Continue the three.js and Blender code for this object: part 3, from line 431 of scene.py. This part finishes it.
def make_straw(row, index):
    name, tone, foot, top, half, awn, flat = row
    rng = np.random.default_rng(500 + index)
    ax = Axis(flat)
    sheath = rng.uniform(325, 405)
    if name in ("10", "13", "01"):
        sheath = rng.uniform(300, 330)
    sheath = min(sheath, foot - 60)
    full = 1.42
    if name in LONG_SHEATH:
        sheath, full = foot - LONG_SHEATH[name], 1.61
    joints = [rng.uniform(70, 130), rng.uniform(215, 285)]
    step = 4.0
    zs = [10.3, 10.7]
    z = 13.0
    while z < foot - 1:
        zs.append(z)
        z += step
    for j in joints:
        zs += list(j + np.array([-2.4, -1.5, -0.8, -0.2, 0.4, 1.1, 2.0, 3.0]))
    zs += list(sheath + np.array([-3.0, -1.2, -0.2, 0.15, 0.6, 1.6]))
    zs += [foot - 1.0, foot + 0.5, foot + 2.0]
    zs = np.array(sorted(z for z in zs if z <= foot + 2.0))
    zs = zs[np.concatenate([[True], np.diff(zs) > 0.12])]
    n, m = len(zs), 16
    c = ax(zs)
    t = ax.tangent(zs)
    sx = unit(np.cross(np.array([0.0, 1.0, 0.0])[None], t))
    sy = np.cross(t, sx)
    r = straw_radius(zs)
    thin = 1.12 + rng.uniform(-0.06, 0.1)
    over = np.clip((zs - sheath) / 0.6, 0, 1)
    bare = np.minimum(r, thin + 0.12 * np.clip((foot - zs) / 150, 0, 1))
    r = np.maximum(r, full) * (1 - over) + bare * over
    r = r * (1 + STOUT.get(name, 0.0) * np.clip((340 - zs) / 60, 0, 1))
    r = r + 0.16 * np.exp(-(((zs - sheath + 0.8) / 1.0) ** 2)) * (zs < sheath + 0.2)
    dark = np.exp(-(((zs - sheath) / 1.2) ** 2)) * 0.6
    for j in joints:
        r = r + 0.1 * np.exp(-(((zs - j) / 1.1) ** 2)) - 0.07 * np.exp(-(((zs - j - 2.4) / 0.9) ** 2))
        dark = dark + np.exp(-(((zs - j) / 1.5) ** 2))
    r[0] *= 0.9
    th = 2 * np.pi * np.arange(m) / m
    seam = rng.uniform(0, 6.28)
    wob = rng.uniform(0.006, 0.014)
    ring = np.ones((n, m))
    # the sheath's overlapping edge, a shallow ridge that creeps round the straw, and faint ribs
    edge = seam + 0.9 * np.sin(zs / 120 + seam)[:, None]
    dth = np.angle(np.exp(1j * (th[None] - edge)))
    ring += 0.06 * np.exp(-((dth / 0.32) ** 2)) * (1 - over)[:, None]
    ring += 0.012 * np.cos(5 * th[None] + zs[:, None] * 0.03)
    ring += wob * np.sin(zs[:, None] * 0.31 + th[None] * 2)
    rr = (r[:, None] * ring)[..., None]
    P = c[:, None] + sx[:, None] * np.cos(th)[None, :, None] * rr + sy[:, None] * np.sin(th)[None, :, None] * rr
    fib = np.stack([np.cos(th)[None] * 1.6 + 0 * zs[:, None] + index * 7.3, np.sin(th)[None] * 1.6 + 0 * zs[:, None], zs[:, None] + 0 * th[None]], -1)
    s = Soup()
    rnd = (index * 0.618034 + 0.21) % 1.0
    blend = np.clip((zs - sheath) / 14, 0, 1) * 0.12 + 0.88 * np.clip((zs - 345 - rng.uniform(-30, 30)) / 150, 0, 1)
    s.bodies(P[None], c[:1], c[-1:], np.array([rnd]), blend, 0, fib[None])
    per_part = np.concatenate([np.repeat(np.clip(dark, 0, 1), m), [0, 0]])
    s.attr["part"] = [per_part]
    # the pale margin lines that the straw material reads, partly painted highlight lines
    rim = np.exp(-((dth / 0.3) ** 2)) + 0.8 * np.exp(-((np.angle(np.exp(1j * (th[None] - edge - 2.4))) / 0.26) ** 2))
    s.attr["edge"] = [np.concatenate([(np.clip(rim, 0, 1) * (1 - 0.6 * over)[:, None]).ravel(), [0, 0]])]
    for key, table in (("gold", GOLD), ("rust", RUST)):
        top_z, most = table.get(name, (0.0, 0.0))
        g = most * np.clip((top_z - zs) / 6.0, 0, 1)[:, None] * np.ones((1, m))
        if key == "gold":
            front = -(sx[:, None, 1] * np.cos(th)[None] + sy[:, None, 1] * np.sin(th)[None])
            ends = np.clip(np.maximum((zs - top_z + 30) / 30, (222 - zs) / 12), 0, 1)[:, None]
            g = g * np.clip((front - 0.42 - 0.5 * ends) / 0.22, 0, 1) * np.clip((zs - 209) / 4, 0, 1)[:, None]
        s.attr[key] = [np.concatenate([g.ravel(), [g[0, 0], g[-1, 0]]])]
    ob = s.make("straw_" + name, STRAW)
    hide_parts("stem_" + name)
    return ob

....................

*EXERCISE DIRECTIONS:* Copy each line of the listing in which the word "name" can be found.

*EXERCISE RESPONSE:*
    name, tone, foot, top, half, awn, flat = row
    if name in ("10", "13", "01"):
    if name in LONG_SHEATH:
        sheath, full = foot - LONG_SHEATH[name], 1.61
    r = r * (1 + STOUT.get(name, 0.0) * np.clip((340 - zs) / 60, 0, 1))
        top_z, most = table.get(name, (0.0, 0.0))
    ob = s.make("straw_" + name, STRAW)
    hide_parts("stem_" + name)